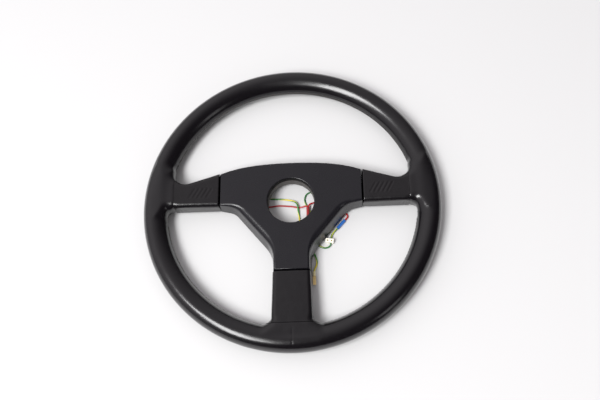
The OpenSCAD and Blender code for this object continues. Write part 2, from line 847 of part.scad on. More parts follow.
module spade_sleeve() {
    color("khaki")
        between(spade_from, spade_to)
        rotate([0, 90, 0])
        difference() {
            cylinder(r = barrel_r + spade_sleeve_wall, h = spade_barrel_l - 0.3, $fn = small_round);
            translate([0, 0, -1])
                cylinder(r = barrel_r + sleeve_clear, h = spade_barrel_l + 2, $fn = small_round);
        }
}

rim_ring();
rim_foam();
rim_leather_top();
rim_leather_left();
rim_leather_right();
hub_plate();
wing_left();
wing_right();
wing_bottom();
button_ring();
ring_screws();
centre_pad();
pad_plate();
pad_screws();
guide_screws();
spring_left();
spring_right();
spring_bottom();
insulator_left();
insulator_right();
contact_left();
contact_right();
pad_contact_left();
pad_contact_right();
earth_tag_left();
earth_tag_right();
earth_screws();
lead_left_green();
lead_left_red();
lead_right_red();
lead_right_green();
lead_feed_red();
lead_jumper_green();
splice_sleeve();
connector_housing();
connector_contacts();
blue_sleeve();
spade_terminal();
spade_sleeve();
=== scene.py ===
import json
import math

import bmesh
import bpy
import numpy as np
from mathutils import Matrix, Vector, noise

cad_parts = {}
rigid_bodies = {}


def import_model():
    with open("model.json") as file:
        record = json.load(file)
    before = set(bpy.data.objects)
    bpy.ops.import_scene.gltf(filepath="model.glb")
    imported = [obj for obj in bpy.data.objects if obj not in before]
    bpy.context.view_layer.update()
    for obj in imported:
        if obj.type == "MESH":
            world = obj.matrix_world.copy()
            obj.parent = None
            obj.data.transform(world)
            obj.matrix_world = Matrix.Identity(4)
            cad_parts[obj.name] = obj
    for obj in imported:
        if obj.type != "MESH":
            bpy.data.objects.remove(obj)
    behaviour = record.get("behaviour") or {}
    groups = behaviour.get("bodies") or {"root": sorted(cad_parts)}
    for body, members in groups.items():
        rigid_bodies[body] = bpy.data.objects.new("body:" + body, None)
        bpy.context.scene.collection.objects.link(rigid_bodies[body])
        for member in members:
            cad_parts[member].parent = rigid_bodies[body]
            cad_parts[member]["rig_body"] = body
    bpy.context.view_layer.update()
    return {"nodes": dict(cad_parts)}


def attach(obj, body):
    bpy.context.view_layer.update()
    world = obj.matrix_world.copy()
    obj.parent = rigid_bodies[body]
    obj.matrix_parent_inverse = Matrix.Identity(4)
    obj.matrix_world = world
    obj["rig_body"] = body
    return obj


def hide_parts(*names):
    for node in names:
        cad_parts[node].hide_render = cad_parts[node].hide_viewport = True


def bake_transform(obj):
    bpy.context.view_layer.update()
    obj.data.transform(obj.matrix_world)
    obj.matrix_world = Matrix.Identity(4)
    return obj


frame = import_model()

scene = bpy.context.scene
cadNodes = frame["nodes"]
mm = 0.001


# camera: the photograph's angle, from above and a little to the right
cameraLook = {"place": (0.057454, -0.330697, 0.867780), "turn": (21.3446, 3.4428, -0.8557), "lens": 43.04}
lookCamera = bpy.data.cameras.new("photoCamera")
lookCamera.lens = cameraLook["lens"]
lookCamera.sensor_width = 36
lookCamera.sensor_fit = "HORIZONTAL"
lookCamera.clip_start = 0.01
cameraHolder = bpy.data.objects.new("photoCamera", lookCamera)
cameraHolder.location = cameraLook["place"]
cameraHolder.rotation_euler = [math.radians(a) for a in cameraLook["turn"]]
scene.collection.objects.link(cameraHolder)
scene.camera = cameraHolder
print("stage: camera")


def pieceFrom(name, bm, material, smooth=True):
    mesh = bpy.data.meshes.new(name)
    bm.normal_update()
    bm.to_mesh(mesh)
    bm.free()
    mesh.polygons.foreach_set("use_smooth", [smooth] * len(mesh.polygons))
    mesh.materials.append(material)
    piece = bpy.data.objects.new(name, mesh)
    scene.collection.objects.link(piece)
    return piece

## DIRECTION
Copy out the data shown above without altering anything.

## TASK SOLUTION
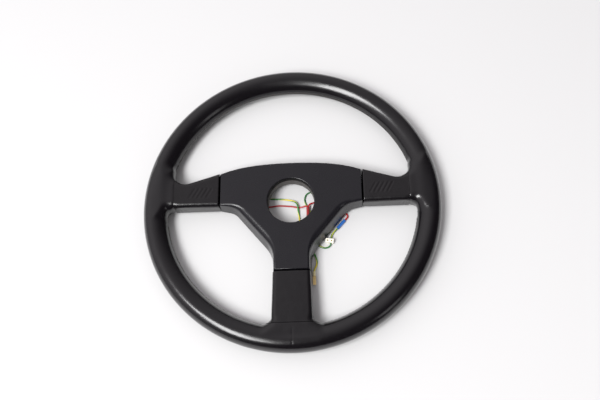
The OpenSCAD and Blender code for this object continues. Write part 2, from line 847 of part.scad on. More parts follow.
module spade_sleeve() {
    color("khaki")
        between(spade_from, spade_to)
        rotate([0, 90, 0])
        difference() {
            cylinder(r = barrel_r + spade_sleeve_wall, h = spade_barrel_l - 0.3, $fn = small_round);
            translate([0, 0, -1])
                cylinder(r = barrel_r + sleeve_clear, h = spade_barrel_l + 2, $fn = small_round);
        }
}

rim_ring();
rim_foam();
rim_leather_top();
rim_leather_left();
rim_leather_right();
hub_plate();
wing_left();
wing_right();
wing_bottom();
button_ring();
ring_screws();
centre_pad();
pad_plate();
pad_screws();
guide_screws();
spring_left();
spring_right();
spring_bottom();
insulator_left();
insulator_right();
contact_left();
contact_right();
pad_contact_left();
pad_contact_right();
earth_tag_left();
earth_tag_right();
earth_screws();
lead_left_green();
lead_left_red();
lead_right_red();
lead_right_green();
lead_feed_red();
lead_jumper_green();
splice_sleeve();
connector_housing();
connector_contacts();
blue_sleeve();
spade_terminal();
spade_sleeve();
=== scene.py ===
import json
import math

import bmesh
import bpy
import numpy as np
from mathutils import Matrix, Vector, noise

cad_parts = {}
rigid_bodies = {}


def import_model():
    with open("model.json") as file:
        record = json.load(file)
    before = set(bpy.data.objects)
    bpy.ops.import_scene.gltf(filepath="model.glb")
    imported = [obj for obj in bpy.data.objects if obj not in before]
    bpy.context.view_layer.update()
    for obj in imported:
        if obj.type == "MESH":
            world = obj.matrix_world.copy()
            obj.parent = None
            obj.data.transform(world)
            obj.matrix_world = Matrix.Identity(4)
            cad_parts[obj.name] = obj
    for obj in imported:
        if obj.type != "MESH":
            bpy.data.objects.remove(obj)
    behaviour = record.get("behaviour") or {}
    groups = behaviour.get("bodies") or {"root": sorted(cad_parts)}
    for body, members in groups.items():
        rigid_bodies[body] = bpy.data.objects.new("body:" + body, None)
        bpy.context.scene.collection.objects.link(rigid_bodies[body])
        for member in members:
            cad_parts[member].parent = rigid_bodies[body]
            cad_parts[member]["rig_body"] = body
    bpy.context.view_layer.update()
    return {"nodes": dict(cad_parts)}


def attach(obj, body):
    bpy.context.view_layer.update()
    world = obj.matrix_world.copy()
    obj.parent = rigid_bodies[body]
    obj.matrix_parent_inverse = Matrix.Identity(4)
    obj.matrix_world = world
    obj["rig_body"] = body
    return obj


def hide_parts(*names):
    for node in names:
        cad_parts[node].hide_render = cad_parts[node].hide_viewport = True


def bake_transform(obj):
    bpy.context.view_layer.update()
    obj.data.transform(obj.matrix_world)
    obj.matrix_world = Matrix.Identity(4)
    return obj


frame = import_model()

scene = bpy.context.scene
cadNodes = frame["nodes"]
mm = 0.001


# camera: the photograph's angle, from above and a little to the right
cameraLook = {"place": (0.057454, -0.330697, 0.867780), "turn": (21.3446, 3.4428, -0.8557), "lens": 43.04}
lookCamera = bpy.data.cameras.new("photoCamera")
lookCamera.lens = cameraLook["lens"]
lookCamera.sensor_width = 36
lookCamera.sensor_fit = "HORIZONTAL"
lookCamera.clip_start = 0.01
cameraHolder = bpy.data.objects.new("photoCamera", lookCamera)
cameraHolder.location = cameraLook["place"]
cameraHolder.rotation_euler = [math.radians(a) for a in cameraLook["turn"]]
scene.collection.objects.link(cameraHolder)
scene.camera = cameraHolder
print("stage: camera")


def pieceFrom(name, bm, material, smooth=True):
    mesh = bpy.data.meshes.new(name)
    bm.normal_update()
    bm.to_mesh(mesh)
    bm.free()
    mesh.polygons.foreach_set("use_smooth", [smooth] * len(mesh.polygons))
    mesh.materials.append(material)
    piece = bpy.data.objects.new(name, mesh)
    scene.collection.objects.link(piece)
    return piece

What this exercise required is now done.